Não deixa de ser curioso que o mesmo crítico do preço alto clama por craques no time, em flagrante contradição entre realidade e desejo.
Jogar em Brasília, e talvez em outras capitais, é parte do mesmo cenário e da mesma solução de conseguir mais e maiores recursos da forma que for possível. É o peso da realidade.
Tecnicamente, no gramado, não vejo grandes dramas. Pensar em título é algo que não se encaixa com o momento (embora no futebol nada seja impossível), mas o time tem um bom treinador (caro, mas bom, e dadas as deturpações de nosso mercado não havia como fugir a isso) e um elenco razoável.

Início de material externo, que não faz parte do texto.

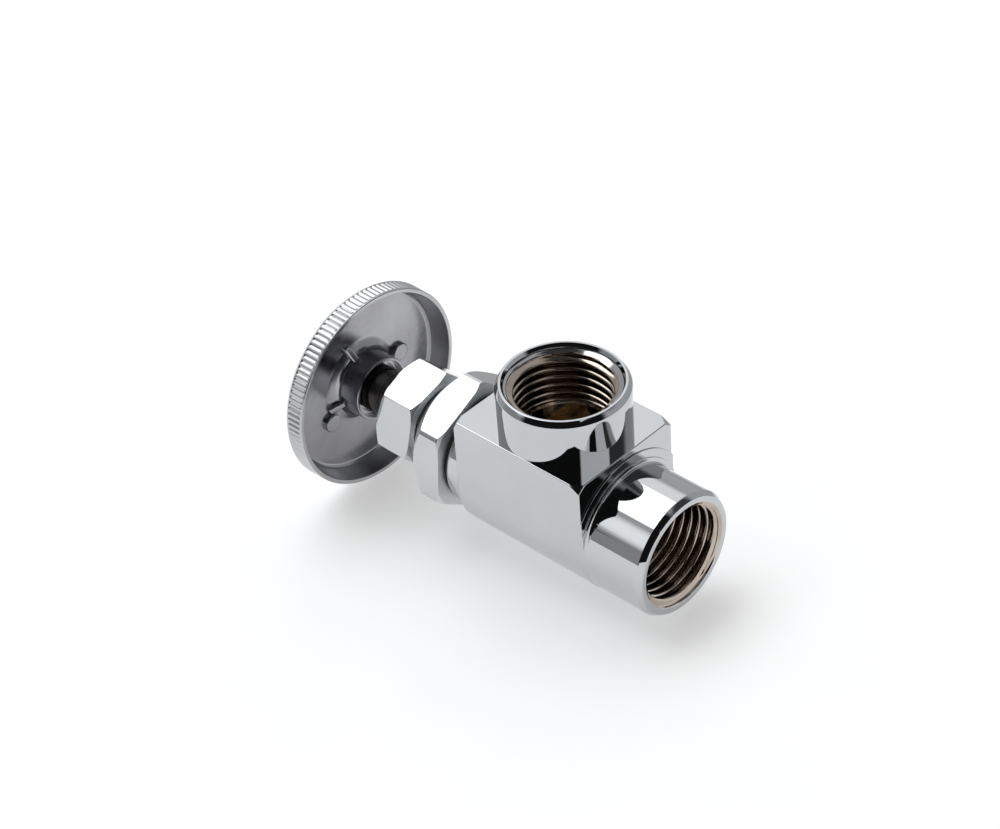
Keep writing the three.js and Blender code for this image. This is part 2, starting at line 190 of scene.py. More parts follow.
def corner_arc(here, to_last, to_next, easing):
    """Arc of radius easing that replaces a corner, or less where its sides are short."""
    turn = math.pi - to_last.angle(to_next)
    if turn < 1e-3:
        return [tuple(here)]
    reach = min(easing * math.tan(turn / 2), 0.49 * to_last.length, 0.49 * to_next.length)
    radius = reach / math.tan(turn / 2)
    first, last = to_last.normalized(), to_next.normalized()
    centre = here + (first + last).normalized() * radius / math.cos(turn / 2)
    start, end = here + first * reach - centre, here + last * reach - centre
    steps = max(2, math.ceil(math.degrees(turn) / ARC_STEP))
    arc = []
    for k in range(steps + 1):
        share = k / steps
        spoke = start * math.sin((1 - share) * turn) + end * math.sin(share * turn)
        arc.append(tuple(centre + spoke / math.sin(turn)))
    return arc


def revolve(name, outline, closed=False, sides=SIDES, swell=None):
    """Solid turned about x from (x, radius) points. swell(x, radius, angles) varies a radius."""
    angles = np.arange(sides) * TAU / sides
    vertices, rings = [], []
    for x, radius in outline:
        start = len(vertices)
        if radius < 1e-9:
            vertices.append((x, 0.0, 0.0))
            rings.append([start])
            continue
        radii = swell(x, radius, angles) if swell else np.full(sides, radius)
        vertices.extend(zip(np.full(sides, x), radii * np.cos(angles), radii * np.sin(angles)))
        rings.append(list(range(start, start + sides)))
    pairs = list(zip(rings, rings[1:]))
    if closed:
        pairs.append((rings[-1], rings[0]))
    faces = [face for a, b in pairs for face in band(a, b, sides)]
    return mesh_object(name, vertices, faces)


def band(a, b, sides):
    """Faces between two rings of vertices. A ring of one vertex is a point on the axis."""
    following = [(k + 1) % sides for k in range(sides)]
    if len(a) == 1 and len(b) == 1:
        return []
    if len(a) == 1:
        return [(a[0], b[n], b[k]) for k, n in enumerate(following)]
    if len(b) == 1:
        return [(a[k], a[n], b[0]) for k, n in enumerate(following)]
    return [(a[k], a[n], b[n], b[k]) for k, n in enumerate(following)]


def stand_up(obj):
    """Turns a solid made about x so that it stands about z, its +x end up."""
    obj.data.transform(Matrix(((0, 0, -1, 0), (0, 1, 0, 0), (1, 0, 0, 0), (0, 0, 0, 1))))
    return obj


def rod(name, left, right, radius, sides=SIDES):
    """Plain cylinder along x."""
    return revolve(name, [(left, 0), (left, radius), (right, radius), (right, 0)], sides=sides)


def loft(name, sections):
    """Skin through sections of equal point count, each a list of (x, y, z), with flat ends."""
    count = len(sections[0])
    vertices = [point for section in sections for point in section]
    faces = []
    for s in range(len(sections) - 1):
        for k in range(count):
            n = (k + 1) % count
            faces.append((s * count + k, s * count + n, (s + 1) * count + n, (s + 1) * count + k))
    faces.append(tuple(range(count)))
    faces.append(tuple(range((len(sections) - 1) * count, len(sections) * count)))
    return mesh_object(name, vertices, faces)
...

Com o apoio dos torcedores pode ser menos difícil alcançar as metas desse ano. Metas financeiras, bem entendido. O resultado será a preservação do Clube de Regatas do Flamengo, melhorando sua situação ano a ano.
É meio complicado escrever um texto elogioso, pois já vão pensar (como já pensaram) que é texto de torcedor (não sou torcedor flamenguista) ou há interesses outros, que não existem. Mais: sequer conheço qualquer um dos membros da direção rubro-negra, tampouco é minha função ou necessidade conhecê-los. Repito o que já escrevi antes: acompanho e torço muito pelo sucesso da gestão de Bandeira de Mello, assim como pela gestão de Paulo Nobre, no Palmeiras. Com dirigentes como eles são, como aparentam ser nesse momento, o futebol brasileiro só tem a ganhar.